Pacific Gas and Electric (PG&E) has a large number of mechanical and analog governors, spread throughout the Sierra Nevada mountains, and struggled with this problem. Many of their plants were unattended, and access to them was difficult and time-consuming, even in good weather. Due to retirements and downsizing, even finding qualified governor mechanics to send up was a challenge. Yet, upgrading to digital was expensive.
PG&E, in conjunction with Stevens Point Consulting, developed a creative solution. They implemented an annual calibration and on-Line tune-up programme that allowed PG&E to test governor health and analyse performance on-line, without taking an outage. If a governor passed the test, it was ‘good to go’ for another year. If it failed the test, procedures were employed to isolate the cause of the problem while the unit remained on-line.
Despite the trend toward digital control, mechanical and analog governors will continue to be used for many years. Customers with these types of governors need to develop plans for how they will service their old governors. In spite of pressure from vendors to upgrade to digital, many plant mechanics understand these governors and want to work on them. Yet, getting parts from large OEM vendors can be frustrating: parts take too long to get (when you can get them) and cost too much. Luckily, small companies comprised of former OEM employees are rising to the occasion, providing new and used governor parts, field service, training and calibration services.

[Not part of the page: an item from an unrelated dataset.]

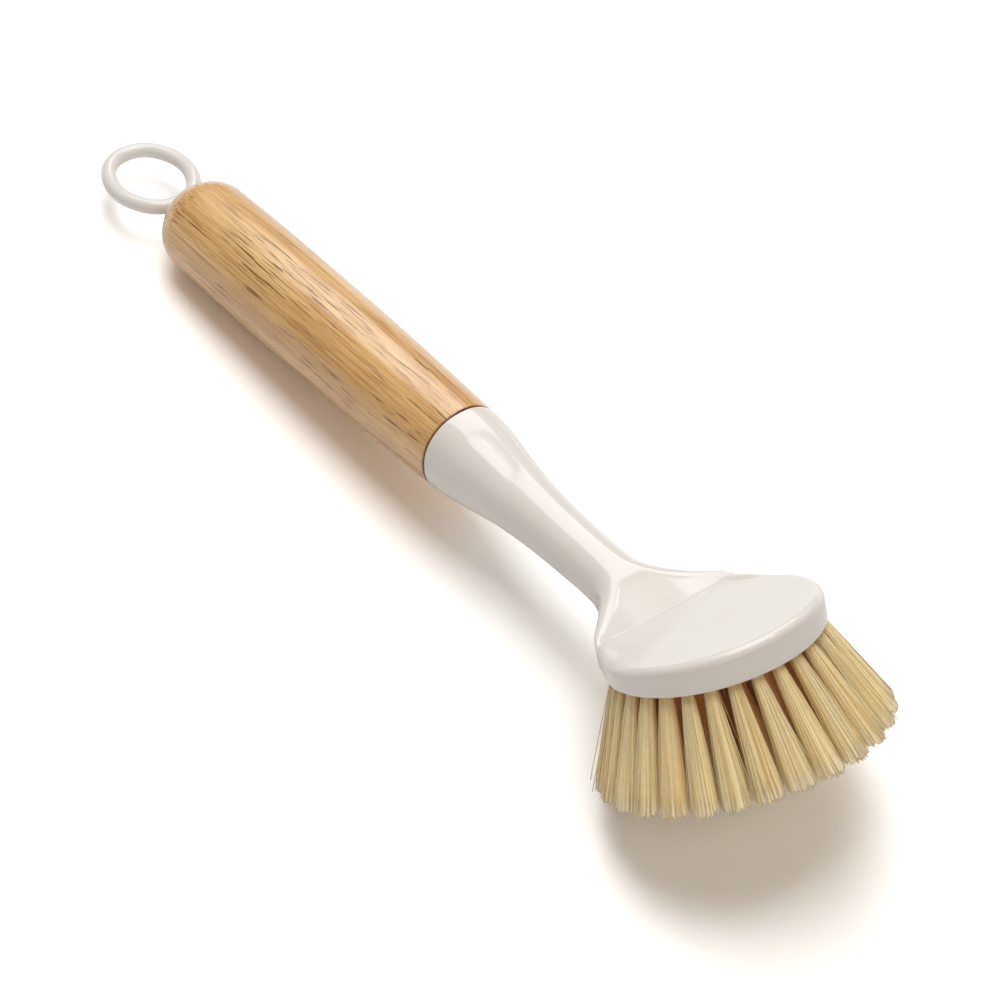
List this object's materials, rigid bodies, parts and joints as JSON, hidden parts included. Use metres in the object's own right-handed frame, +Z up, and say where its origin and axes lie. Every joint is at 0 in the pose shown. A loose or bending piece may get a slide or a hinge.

Digital controls, on the other hand, have support problems of their own. The ‘shelf life’ of a digital controller is typically between five and ten years. Computer technology is simply moving too fast for any vendor to support a particular platform longer than this. When a control platform is retired, getting replacement parts for these units can rapidly become impossible. Unless you want to replace the ‘digital brain’ every five to ten years, you will need to invest in a healthy stock of spare parts right from the beginning.